Una classe regina all’insegna della grande lotta e dell’incertezza di risultati arriva al settimo appuntamento stagionale. Molte sono le novità a livello tecnico e molte, anche, le variabile meccaniche che possono fare la differenza tra vittoria e sconfitta come ad esempio la rottura del motore, il guasto più semplice e grave.
Il regolamento dice che i team (con restrizioni) possono montare un massimo di sette propulsori a una stagione, omologandoli con le diverse specifiche tecniche, prima dell’inizio del campionato. Un modo di evitare evoluzioni a stagione in corso. Superare questo tetto massimo, comporta la penalità della retrocessione all’ultima casella della griglia di partenza ogni volta viene omologato un altro motore. Il numero di motori non è per tutti lo stesso essendo ogni propulsore diverso per fabbricazione da marca a marca, ma le scuderie cambiano i propulsori di volta in volta. Normalmente solo i primi due motori ad inizio campionato sono sigillati mentre i successivi possono essere montati durante l’anno per far fronte ad eventuali guasti, modifiche e rotture.

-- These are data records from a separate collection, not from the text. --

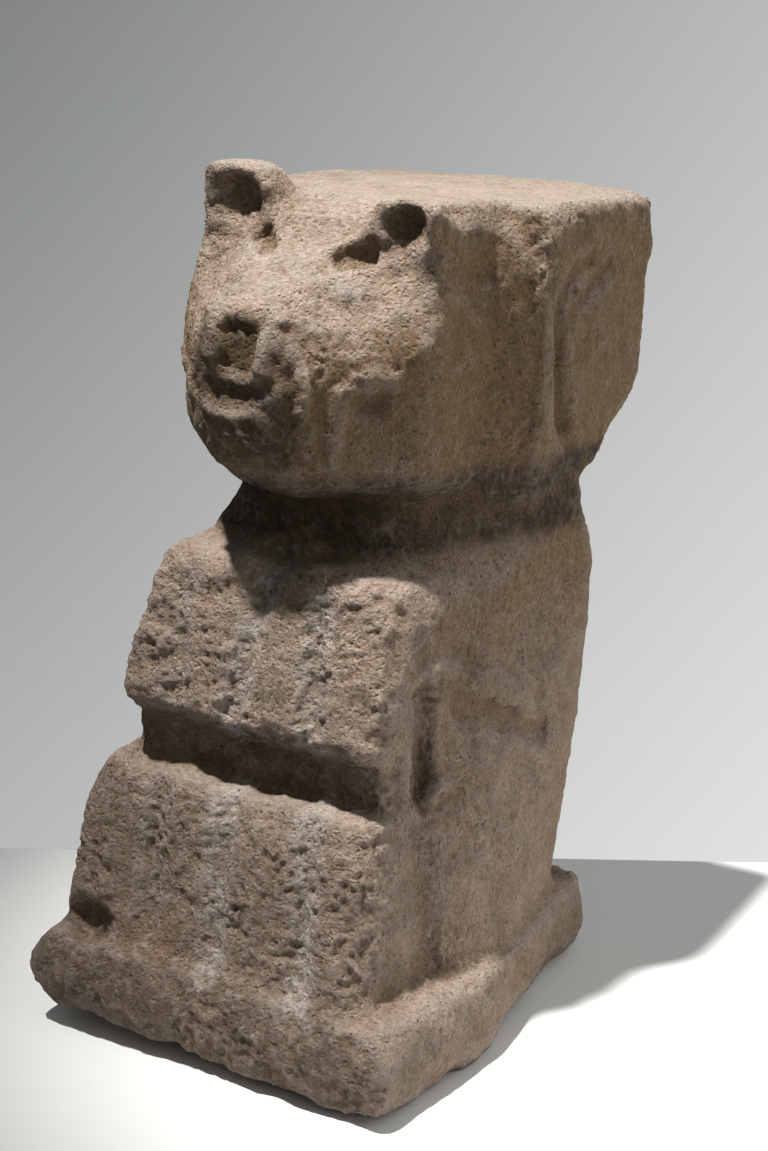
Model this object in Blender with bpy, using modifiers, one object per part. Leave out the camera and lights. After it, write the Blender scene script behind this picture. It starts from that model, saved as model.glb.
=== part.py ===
"""Seated animal carved in one with its low plinth from a single block of volcanic stone.

Metres, +Z up. The animal faces -Y. The origin is on the flat underside, at the middle of the
object's plan. The carving is set out square, in millimetres, with depths measured back from the
front of the plinth. Then it is leant a little to its left, as it stands on its uneven underside,
and cut flat where it meets the ground.
"""

from typing import NamedTuple

import bmesh
import bpy
from mathutils import Vector

NODE = "crouching_animal"
MM = 0.001

# Driving dimensions, in millimetres
FRONT = -124.0  # the plinth's front face, along Y
PLINTH_TOP = 37.0
FEET_TOP = 115.0
FEET_ASIDE = -5.0  # the feet stand a little to the animal's right
PAWS_FOOT = 142.0
PAWS_TOP = 212.0
JAW = 248.0
HEAD_TOP = 365.0
HOOD_DIP = 0.008  # radians about Y: the crown is lower on the animal's left
EAR_APART = 41.0
LEAN = 0.033  # radians about Y: the whole carving leans to the animal's left
LIFT = 5.7  # height of the plinth's square lower edge above the ground, at mid width
ASIDE = -0.8  # brings the middle of the leaning carving back over the origin

# How finely the joined stone is worked over
ARRIS_ANGLE = 0.35  # radians: corners sharper than this are knocked back
GRID = 2.4  # millimetres between points before the stone is thinned out
SOFTENING = 5  # passes that round the tool's edges
KEPT = 0.0695  # share of the triangles kept


class Level(NamedTuple):
    """One level of a block: its height, three depths, and the half width at each depth."""

    height: float
    depths: tuple  # front, shoulder and back
    halves: tuple
    right_halves: tuple = ()  # where the animal's right side, at -X, differs
    right_depths: tuple = ()


def clear_scene():
    for thing in list(bpy.data.objects):
        bpy.data.objects.remove(thing, do_unlink=True)


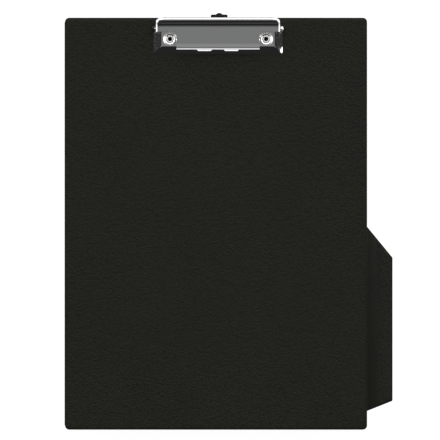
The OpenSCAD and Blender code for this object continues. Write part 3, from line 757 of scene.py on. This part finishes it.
lip_moves = [LIP_DROP, (LIP_RADIUS, BEVEL_SLOPE), LIP_BEVEL, (LIP_RADIUS, LIP_LEVEL), LEVEL_RUN,
             (LEVEL_RADIUS, JAW_SLOPE)]
thumb_moves = [HOLLOW_START, (HOLLOW_RADIUS, THUMB_SLOPE), SLOPE_RUN, (CROWN_RADIUS, HOLLOW_START[1]),
               CROWN_TOP, CROWN_BACK, THUMB_EDGE, THUMB_EDGE]
shoulder_y = rivet_y + (rivet_high.y - rivet_low.y) / 2 + SHOULDER_GAP - pivot.y
lip_run = bent_line(LIP_TURN, lip_moves)[-1][0].x
thumb_run = bent_line(JAW_SLOPE, thumb_moves)[-1][0].x
level = math.cos(math.radians(JAW_SLOPE))
face_front = (shoulder_y + JAW_REACH - lip_run) / level
face_back = (THUMB_REACH - thumb_run - shoulder_y) / level
sheet_line = bent_line(LIP_TURN, lip_moves + [face_front / FACE_ROWS] * FACE_ROWS
                       + [face_back / BACK_ROWS] * BACK_ROWS + thumb_moves)
shoulder_row = next(i for i, (p, _) in enumerate(sheet_line)
                    if p.x - JAW_REACH > shoulder_y - 0.01)
face_place = sheet_line[shoulder_row][0] - Vector((JAW_REACH, 0))
lift = (LEVER_LIFT - face_place.dot(across_heading(JAW_SLOPE))) / level
sheet_line = [(p + Vector((-JAW_REACH, lift)), heading) for p, heading in sheet_line]
print("sheet from", [round(v, 2) for v in sheet_line[0][0]], "to", [round(v, 2) for v in sheet_line[-1][0]])

# %% [markdown]
# The jaw is the narrow middle of the grid, and its sides are scalloped round the rivets. The lip
# has two short teeth, where its bevel reaches further, and they hold the paper.

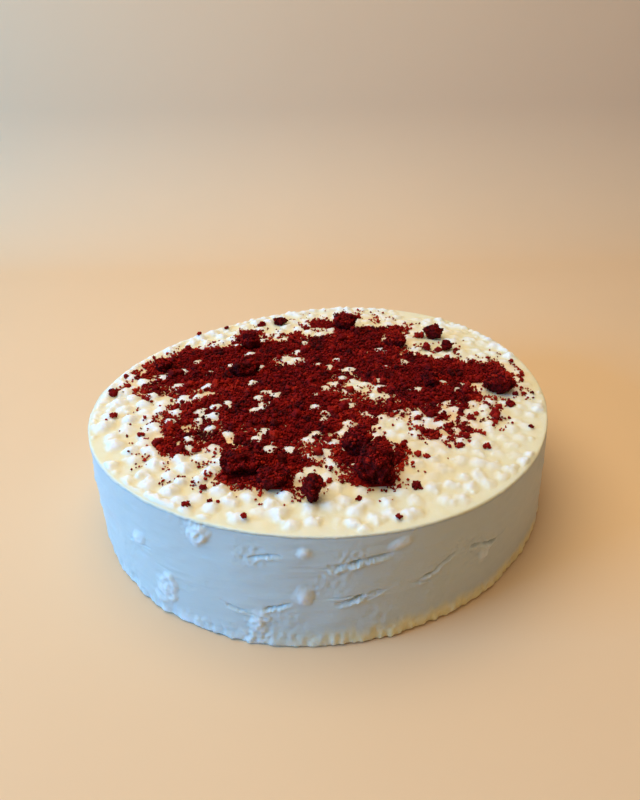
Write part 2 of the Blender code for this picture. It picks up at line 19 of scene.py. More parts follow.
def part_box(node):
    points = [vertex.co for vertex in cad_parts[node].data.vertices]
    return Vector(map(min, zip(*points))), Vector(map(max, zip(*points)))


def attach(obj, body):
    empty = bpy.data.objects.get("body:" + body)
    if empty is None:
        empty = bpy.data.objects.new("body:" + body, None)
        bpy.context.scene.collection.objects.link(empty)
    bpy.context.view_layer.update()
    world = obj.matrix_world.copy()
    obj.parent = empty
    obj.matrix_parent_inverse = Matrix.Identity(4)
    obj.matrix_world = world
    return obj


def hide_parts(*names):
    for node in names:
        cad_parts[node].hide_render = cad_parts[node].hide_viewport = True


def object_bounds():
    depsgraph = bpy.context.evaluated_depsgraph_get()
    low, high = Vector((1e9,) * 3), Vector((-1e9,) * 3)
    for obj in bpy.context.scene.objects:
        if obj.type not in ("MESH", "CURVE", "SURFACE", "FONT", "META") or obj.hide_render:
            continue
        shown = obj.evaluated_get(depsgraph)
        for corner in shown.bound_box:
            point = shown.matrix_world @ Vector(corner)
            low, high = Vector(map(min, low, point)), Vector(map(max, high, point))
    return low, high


bl_info = {
    "name": "Red velvet cake",
    "version": (1, 0, 0),
    "blender": (4, 5, 0),
    "location": "3D View > Sidebar > Cake",
    "description": "Frosting, cream peaks, crumb drift and crumb lumps of a red velvet cake",
    "category": "Add Mesh",
}

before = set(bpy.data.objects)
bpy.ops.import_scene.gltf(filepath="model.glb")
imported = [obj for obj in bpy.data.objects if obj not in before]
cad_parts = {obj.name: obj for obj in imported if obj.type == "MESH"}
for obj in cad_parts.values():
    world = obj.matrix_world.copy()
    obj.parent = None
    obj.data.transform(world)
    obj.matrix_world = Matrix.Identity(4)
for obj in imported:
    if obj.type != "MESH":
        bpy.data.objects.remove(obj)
CAD_BOX = [list(corner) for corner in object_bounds()]
LUMP_NODES = sorted(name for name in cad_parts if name.startswith("crumb_lump_"))
LUMP_PIECES = [f"lump_{number:02d}" for number in range(1, len(LUMP_NODES) + 1)]


# ------------------------------------------------ the cake's form, as solids
CAKE_HEIGHT = 0.060
TOP_RADIUS = 0.129
FOOT_RADIUS = 0.134
TOP_LEAN = Vector((0.0039, 0.0))
# Each wave of an outline: its count round the cake, its cosine and its sine share.
TOP_WAVES = ((2, 0.013, 0.040), (3, -0.024, -0.004))
FOOT_WAVES = ((2, -0.006, 0.009), (3, 0.009, 0.003))
RIM_ROUND = 0.0014
CLEARANCE = 0.0003
SIDE_WAVINESS = 0.0008
FOOT_RAGGED = 0.009
RIM_RAGGED = 0.0035
RIM_CRISP = 0.0007
RIM_FLAT = 0.003
TOP_INSET = 0.0009
RIM_LIP = 0.0013
LIP_WAVE = 0.0006
TOP_LEVEL = CAKE_HEIGHT + 0.00002
# Rise of the icing at which the painted cool light on the peak tips is full.
LIT_TIP_RISE = 0.0017
RELIEF_TOP = CAKE_HEIGHT - 0.5 * RIM_CRISP
RIM_STEPS = 3
FOOT_TUCK = 0.0011
FOOT_TUCK_HEIGHT = 0.0016

# Cream peaks: foot and least gap are shares of their spacing.
PEAK_SPACING_LEFT = 0.0088
PEAK_SPACING_RIGHT = 0.0071
PEAK_HEIGHT_LEFT = 0.0038
PEAK_HEIGHT_RIGHT = 0.0023
PEAK_FOOT = 0.39
PEAK_APART = 0.91
PEAK_FREE_RIM = 0.0052
PEAK_SETTLE = 0.70
SWELL_REACH = 1.55
RIM_PEAKS = 260

# Ellipses (x, y, half length, half width, turn in degrees) on the top's centre.
DRIFTS = (
    (0.002, 0.021, 0.118, 0.034, -3.0),
    (-0.074, 0.034, 0.040, 0.028, 15.0),
    (-0.098, 0.004, 0.018, 0.012, 0.0),
    (0.016, 0.068, 0.044, 0.042, 5.0),
    (-0.030, 0.056, 0.034, 0.013, 0.0),
    (-0.051, 0.066, 0.013, 0.024, 0.0),
    (-0.036, -0.034, 0.056, 0.046, 12.0),
    (-0.030, -0.078, 0.030, 0.020, -18.0),
    (0.021, -0.063, 0.019, 0.032, 0.0),
    (0.056, -0.018, 0.040, 0.036, 20.0),
)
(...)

La situazione dei motori al settimo GP della stagione. Quasi tutti i top rider hanno già usato dai tre ai quattro motori. Così i due alfieri Repsol Honda, Marc Marquez e Dani Pedrosa e Johann Zarco (Monster Yamaha Tech3) hanno montato il terzo motore. Danilo Petrucci e Jack Miller (Alma Pramac Racing) sono a quattro come Valentino Rossi e Maverick Viñales (Movistar Yamaha MotoGP) mente tre sono stati i motori usati da Jorge Lorenzo fino a questo momento e quattro quelli di Andrea Dovizioso (Ducati Team) che però ha rotto al Mugello.
Discorso uguale, ma con un massimo di nove propulsori a pilota per quelle scuderie che hanno concessioni: Suzuki, KTM e Aprilia, i loro piloti hanno già usato tre motori a testa.